Two Nights in PDX
OK, we have two nights..one late Friday night and Saturday.night.where to go, where to go? We really like ethnic, so we are thinking PokPok and Andina..any other votes? We also have 2 breakfasts and 2 lunches and would really like to try something interesting. Thanks for your tips!
pok pok is good. i would only go for a drink and have a few tapas at the bar at andina. i wouldn't do a full dinner. if you like tapas, toro bravo is really great....but get there really early like 4:45 if you want to get in on friday or sat. may be really late on friday is okay but expect a 45min wait. pambiche is really good cuban food and reasonable prices to beat.
I'll tell you the most exciting restaurant around town right now for me is TANUKI, a Japanese restaurant on NW 21st.
It's an izakaya, meaning it's Japanese pub food, but it's taken to a whole new level, in the same way Pok Pok does for Thai. I've been going once a week for the past month since she opened her small shop and it's never the same menu. She should be open for lunch.
Another solid choice in that neighborhood is BEWON for Korean. You'd typically have to go out to Beaverton to get good Korean, and while it's a little polished to match the neighborhood, the food is still top notch.
If you're staying downtown, you should try and make it to KARAM for Lebanese. Great falafel, great stews, great hummus.
Other than that, I've been regularly making stops at TAMBAYAN, which is a Filipino restaurant on SE Foster.
Vietnamese is probably Portland's best ethic strength. On the way to Tambayan is AN XUYEN, a great Vietnamese bakery where you can get a banh mi sandwich for like $3.
Speaking of Vietnamese, pho is traditionally a breakfast item, and you'll find all the authentic places open at 9am. My favorite is PHO OREGON on 82nd.
And right by Fubonn on 82nd is BANH CUON TAN DINH, serving lots of rice-flour based dishes. You can see more of a recent outing to BCTD here on my blog:
Staying on 82nd, if you've had lots of pho and want to take the next step, try the signature dish at BUN BO HUE. It's still a bowl of soup, but it's a whole new spectrum of flavors; it's spicier and funkier, but also more aromatic. (And it uses vermicelli, which will put your chopstick skills to the test.)
Just had a meal at Tanuki yesterday. The restaurant setup is still a little rough around the edges but the food was interesting and delicious! We had chicken gyoza, marinated duck wings and the Osaka griddle cake with bay shrimp. I tried a drinking vinegar with apple juice and it was good. I like the tap water flavored with lemon, cucumber and celery. My only complaint is I really needed a wet wipe after eating the duck wing, even after licking the delicious sauce off my fingers. And it is impossible to eat the griddle cake with chop sticks--the dish is stacked in layers and really needs knife and fork action.

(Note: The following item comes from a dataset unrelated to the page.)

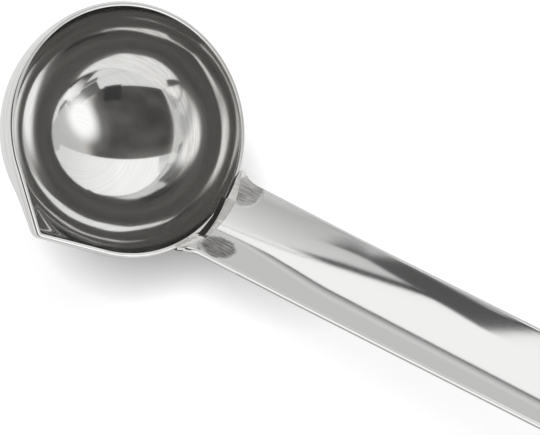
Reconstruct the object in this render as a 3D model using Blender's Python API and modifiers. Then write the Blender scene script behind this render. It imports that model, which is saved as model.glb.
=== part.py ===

I see what you mean about the okonomiyaki at Tanuki. Honestly, I just picked it up with my hands.
Other ethnic places that are waaay off the beaten path (even for locals, let alone tourists)
NGOC HAN BUN BO HUE, on SE Harrison and 82nd. Of course the signature dish there is good, but I'm also a big fan of their hu tieu noodles.
LA CATRINA, a taco truck on 82nd and Woodstock, I think. Awesome awesome tortas, great buche and cabeza tacos.
DANG'S THAI KITCHEN in Lake Oswego. Great khao soi, great massamun curry. People who are fans of Thai but don't want the super exotic stuff at Pok Pok should go here, as it's where you can get all the classics done very well.